### Problem to work on
Below are some records; return each one exactly.

[A block of data]
*-*-*
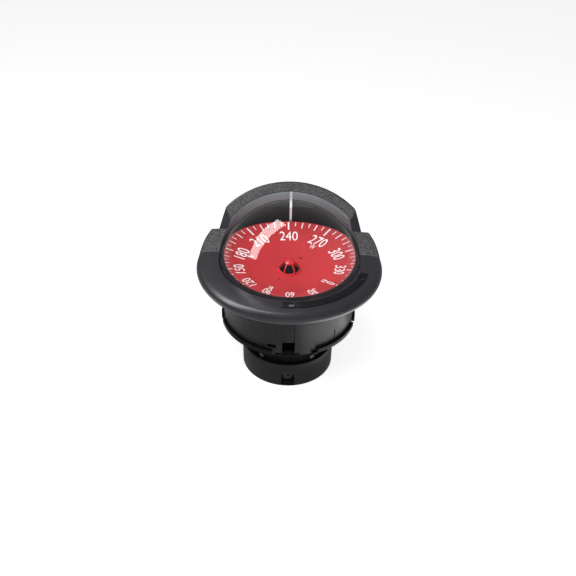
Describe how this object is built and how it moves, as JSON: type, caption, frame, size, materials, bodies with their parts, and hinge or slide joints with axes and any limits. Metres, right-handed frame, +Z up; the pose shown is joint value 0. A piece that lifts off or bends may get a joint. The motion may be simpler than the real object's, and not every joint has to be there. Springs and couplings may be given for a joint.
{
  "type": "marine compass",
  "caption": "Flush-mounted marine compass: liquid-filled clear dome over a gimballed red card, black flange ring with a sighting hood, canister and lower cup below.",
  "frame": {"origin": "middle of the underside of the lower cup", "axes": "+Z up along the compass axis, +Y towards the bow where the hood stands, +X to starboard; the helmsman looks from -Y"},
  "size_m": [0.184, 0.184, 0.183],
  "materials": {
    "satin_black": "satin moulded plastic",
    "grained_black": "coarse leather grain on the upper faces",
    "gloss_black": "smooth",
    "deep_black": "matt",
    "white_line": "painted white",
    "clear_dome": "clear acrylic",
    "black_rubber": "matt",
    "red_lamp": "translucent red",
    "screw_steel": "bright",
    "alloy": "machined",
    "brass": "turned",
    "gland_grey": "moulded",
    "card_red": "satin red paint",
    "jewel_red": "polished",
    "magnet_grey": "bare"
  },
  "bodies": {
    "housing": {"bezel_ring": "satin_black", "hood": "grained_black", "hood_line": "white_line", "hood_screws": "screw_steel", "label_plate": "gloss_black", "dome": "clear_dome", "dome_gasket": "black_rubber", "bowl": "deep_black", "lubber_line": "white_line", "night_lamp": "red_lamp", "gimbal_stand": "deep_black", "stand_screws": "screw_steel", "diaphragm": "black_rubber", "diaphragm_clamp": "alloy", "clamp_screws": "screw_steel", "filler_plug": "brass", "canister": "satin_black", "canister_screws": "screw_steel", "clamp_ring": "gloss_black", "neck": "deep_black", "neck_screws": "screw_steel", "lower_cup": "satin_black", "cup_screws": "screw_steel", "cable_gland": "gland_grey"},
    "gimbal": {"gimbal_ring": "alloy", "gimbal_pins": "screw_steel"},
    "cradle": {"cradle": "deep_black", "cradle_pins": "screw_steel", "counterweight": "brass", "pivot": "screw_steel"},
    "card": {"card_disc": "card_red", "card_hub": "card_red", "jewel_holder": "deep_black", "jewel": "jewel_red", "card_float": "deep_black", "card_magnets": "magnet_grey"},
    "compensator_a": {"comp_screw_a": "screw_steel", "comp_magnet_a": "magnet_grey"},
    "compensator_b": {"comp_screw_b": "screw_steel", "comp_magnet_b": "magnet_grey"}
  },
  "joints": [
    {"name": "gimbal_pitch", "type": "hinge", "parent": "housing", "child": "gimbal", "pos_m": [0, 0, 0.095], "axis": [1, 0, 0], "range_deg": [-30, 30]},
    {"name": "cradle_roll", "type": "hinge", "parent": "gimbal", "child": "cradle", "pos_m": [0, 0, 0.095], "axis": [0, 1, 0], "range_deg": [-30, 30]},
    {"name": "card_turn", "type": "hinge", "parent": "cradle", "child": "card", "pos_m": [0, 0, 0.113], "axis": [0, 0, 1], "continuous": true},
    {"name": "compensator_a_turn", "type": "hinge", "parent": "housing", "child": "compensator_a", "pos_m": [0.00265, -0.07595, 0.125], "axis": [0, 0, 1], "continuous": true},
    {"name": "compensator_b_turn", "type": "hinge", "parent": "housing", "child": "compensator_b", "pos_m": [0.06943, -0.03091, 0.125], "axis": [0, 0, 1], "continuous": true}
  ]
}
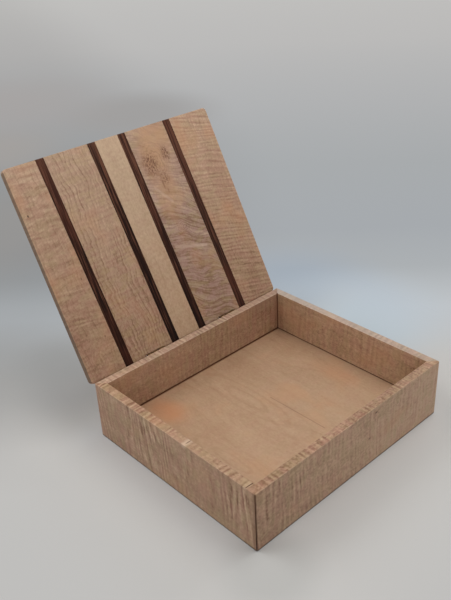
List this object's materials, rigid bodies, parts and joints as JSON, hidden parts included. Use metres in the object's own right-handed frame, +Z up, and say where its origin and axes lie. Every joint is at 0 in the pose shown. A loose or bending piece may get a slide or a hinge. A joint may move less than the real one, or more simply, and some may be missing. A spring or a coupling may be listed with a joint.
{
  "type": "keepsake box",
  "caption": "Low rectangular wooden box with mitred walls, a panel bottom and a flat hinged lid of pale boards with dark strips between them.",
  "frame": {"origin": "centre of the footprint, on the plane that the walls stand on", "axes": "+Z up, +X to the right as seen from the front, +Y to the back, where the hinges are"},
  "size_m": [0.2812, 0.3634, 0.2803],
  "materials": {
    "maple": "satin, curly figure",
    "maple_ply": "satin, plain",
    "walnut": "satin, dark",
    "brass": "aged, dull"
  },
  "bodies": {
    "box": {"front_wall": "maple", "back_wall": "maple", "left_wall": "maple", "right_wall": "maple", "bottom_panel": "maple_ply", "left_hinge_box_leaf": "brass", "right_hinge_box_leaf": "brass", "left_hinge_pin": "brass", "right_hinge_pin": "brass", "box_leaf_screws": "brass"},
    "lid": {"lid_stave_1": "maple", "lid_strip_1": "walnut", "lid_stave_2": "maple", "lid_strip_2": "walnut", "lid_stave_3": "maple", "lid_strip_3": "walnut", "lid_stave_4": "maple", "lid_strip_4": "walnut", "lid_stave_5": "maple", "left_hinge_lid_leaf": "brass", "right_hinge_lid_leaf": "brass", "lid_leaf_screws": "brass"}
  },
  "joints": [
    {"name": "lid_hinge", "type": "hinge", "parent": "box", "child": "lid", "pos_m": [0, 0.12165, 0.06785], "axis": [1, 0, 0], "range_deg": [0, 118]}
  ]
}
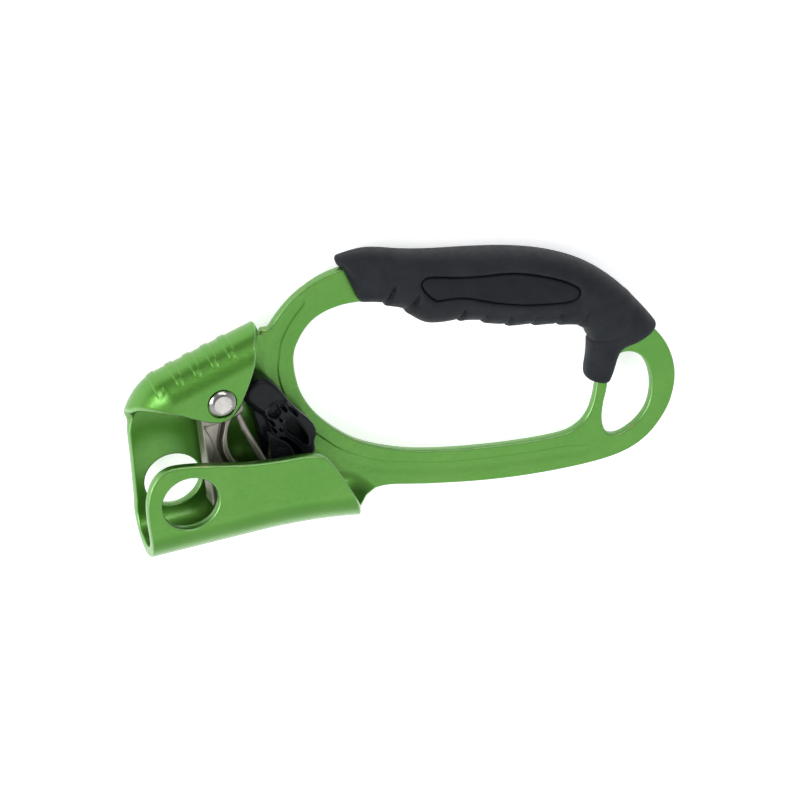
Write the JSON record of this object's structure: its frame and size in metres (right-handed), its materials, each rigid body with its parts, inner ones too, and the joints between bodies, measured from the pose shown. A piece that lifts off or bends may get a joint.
*-*-*
### Solution to this exercise
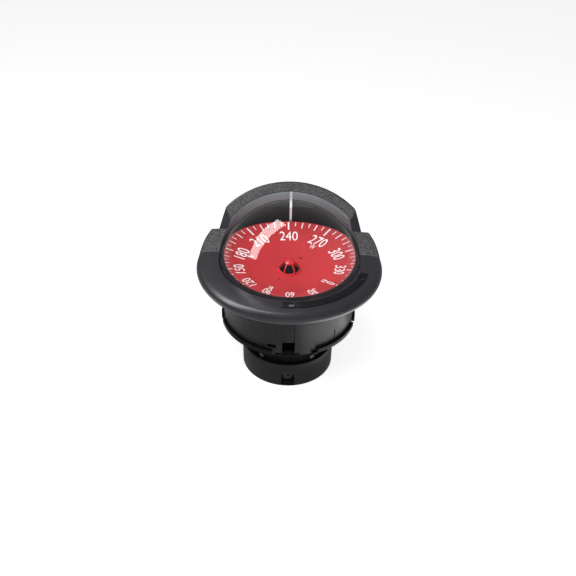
Describe how this object is built and how it moves, as JSON: type, caption, frame, size, materials, bodies with their parts, and hinge or slide joints with axes and any limits. Metres, right-handed frame, +Z up; the pose shown is joint value 0. A piece that lifts off or bends may get a joint. The motion may be simpler than the real object's, and not every joint has to be there. Springs and couplings may be given for a joint.
{
  "type": "marine compass",
  "caption": "Flush-mounted marine compass: liquid-filled clear dome over a gimballed red card, black flange ring with a sighting hood, canister and lower cup below.",
  "frame": {"origin": "middle of the underside of the lower cup", "axes": "+Z up along the compass axis, +Y towards the bow where the hood stands, +X to starboard; the helmsman looks from -Y"},
  "size_m": [0.184, 0.184, 0.183],
  "materials": {
    "satin_black": "satin moulded plastic",
    "grained_black": "coarse leather grain on the upper faces",
    "gloss_black": "smooth",
    "deep_black": "matt",
    "white_line": "painted white",
    "clear_dome": "clear acrylic",
    "black_rubber": "matt",
    "red_lamp": "translucent red",
    "screw_steel": "bright",
    "alloy": "machined",
    "brass": "turned",
    "gland_grey": "moulded",
    "card_red": "satin red paint",
    "jewel_red": "polished",
    "magnet_grey": "bare"
  },
  "bodies": {
    "housing": {"bezel_ring": "satin_black", "hood": "grained_black", "hood_line": "white_line", "hood_screws": "screw_steel", "label_plate": "gloss_black", "dome": "clear_dome", "dome_gasket": "black_rubber", "bowl": "deep_black", "lubber_line": "white_line", "night_lamp": "red_lamp", "gimbal_stand": "deep_black", "stand_screws": "screw_steel", "diaphragm": "black_rubber", "diaphragm_clamp": "alloy", "clamp_screws": "screw_steel", "filler_plug": "brass", "canister": "satin_black", "canister_screws": "screw_steel", "clamp_ring": "gloss_black", "neck": "deep_black", "neck_screws": "screw_steel", "lower_cup": "satin_black", "cup_screws": "screw_steel", "cable_gland": "gland_grey"},
    "gimbal": {"gimbal_ring": "alloy", "gimbal_pins": "screw_steel"},
    "cradle": {"cradle": "deep_black", "cradle_pins": "screw_steel", "counterweight": "brass", "pivot": "screw_steel"},
    "card": {"card_disc": "card_red", "card_hub": "card_red", "jewel_holder": "deep_black", "jewel": "jewel_red", "card_float": "deep_black", "card_magnets": "magnet_grey"},
    "compensator_a": {"comp_screw_a": "screw_steel", "comp_magnet_a": "magnet_grey"},
    "compensator_b": {"comp_screw_b": "screw_steel", "comp_magnet_b": "magnet_grey"}
  },
  "joints": [
    {"name": "gimbal_pitch", "type": "hinge", "parent": "housing", "child": "gimbal", "pos_m": [0, 0, 0.095], "axis": [1, 0, 0], "range_deg": [-30, 30]},
    {"name": "cradle_roll", "type": "hinge", "parent": "gimbal", "child": "cradle", "pos_m": [0, 0, 0.095], "axis": [0, 1, 0], "range_deg": [-30, 30]},
    {"name": "card_turn", "type": "hinge", "parent": "cradle", "child": "card", "pos_m": [0, 0, 0.113], "axis": [0, 0, 1], "continuous": true},
    {"name": "compensator_a_turn", "type": "hinge", "parent": "housing", "child": "compensator_a", "pos_m": [0.00265, -0.07595, 0.125], "axis": [0, 0, 1], "continuous": true},
    {"name": "compensator_b_turn", "type": "hinge", "parent": "housing", "child": "compensator_b", "pos_m": [0.06943, -0.03091, 0.125], "axis": [0, 0, 1], "continuous": true}
  ]
}
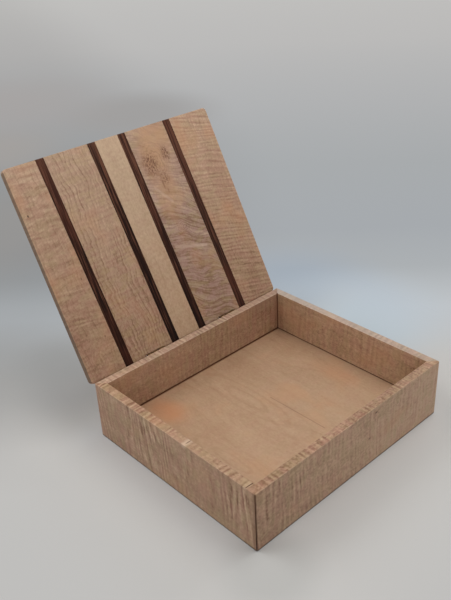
List this object's materials, rigid bodies, parts and joints as JSON, hidden parts included. Use metres in the object's own right-handed frame, +Z up, and say where its origin and axes lie. Every joint is at 0 in the pose shown. A loose or bending piece may get a slide or a hinge. A joint may move less than the real one, or more simply, and some may be missing. A spring or a coupling may be listed with a joint.
{
  "type": "keepsake box",
  "caption": "Low rectangular wooden box with mitred walls, a panel bottom and a flat hinged lid of pale boards with dark strips between them.",
  "frame": {"origin": "centre of the footprint, on the plane that the walls stand on", "axes": "+Z up, +X to the right as seen from the front, +Y to the back, where the hinges are"},
  "size_m": [0.2812, 0.3634, 0.2803],
  "materials": {
    "maple": "satin, curly figure",
    "maple_ply": "satin, plain",
    "walnut": "satin, dark",
    "brass": "aged, dull"
  },
  "bodies": {
    "box": {"front_wall": "maple", "back_wall": "maple", "left_wall": "maple", "right_wall": "maple", "bottom_panel": "maple_ply", "left_hinge_box_leaf": "brass", "right_hinge_box_leaf": "brass", "left_hinge_pin": "brass", "right_hinge_pin": "brass", "box_leaf_screws": "brass"},
    "lid": {"lid_stave_1": "maple", "lid_strip_1": "walnut", "lid_stave_2": "maple", "lid_strip_2": "walnut", "lid_stave_3": "maple", "lid_strip_3": "walnut", "lid_stave_4": "maple", "lid_strip_4": "walnut", "lid_stave_5": "maple", "left_hinge_lid_leaf": "brass", "right_hinge_lid_leaf": "brass", "lid_leaf_screws": "brass"}
  },
  "joints": [
    {"name": "lid_hinge", "type": "hinge", "parent": "box", "child": "lid", "pos_m": [0, 0.12165, 0.06785], "axis": [1, 0, 0], "range_deg": [0, 118]}
  ]
}
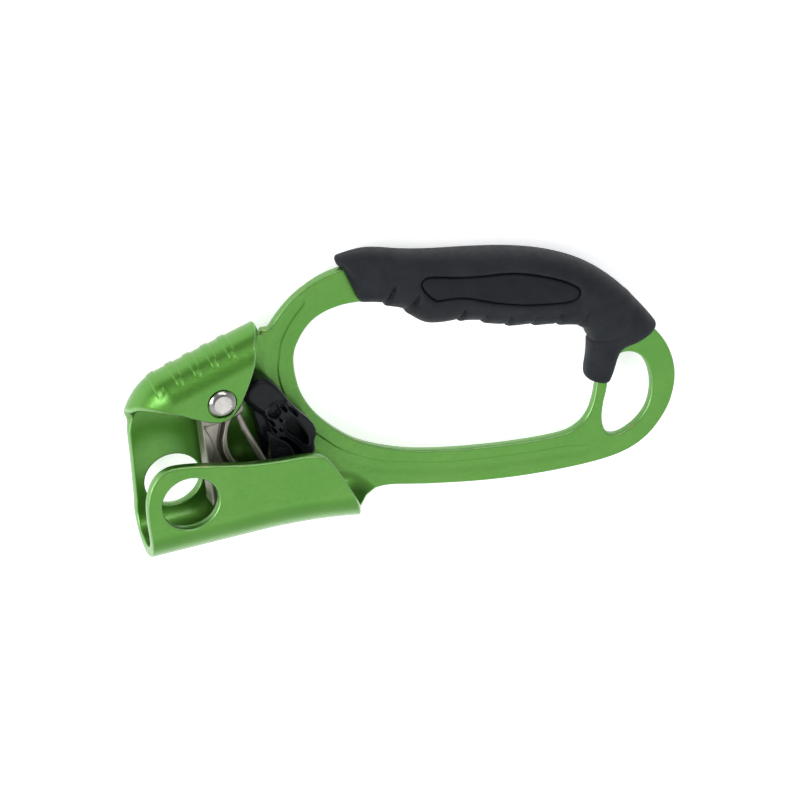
Write the JSON record of this object's structure: its frame and size in metres (right-handed), its materials, each rigid body with its parts, inner ones too, and the joints between bodies, measured from the pose shown. A piece that lifts off or bends may get a joint.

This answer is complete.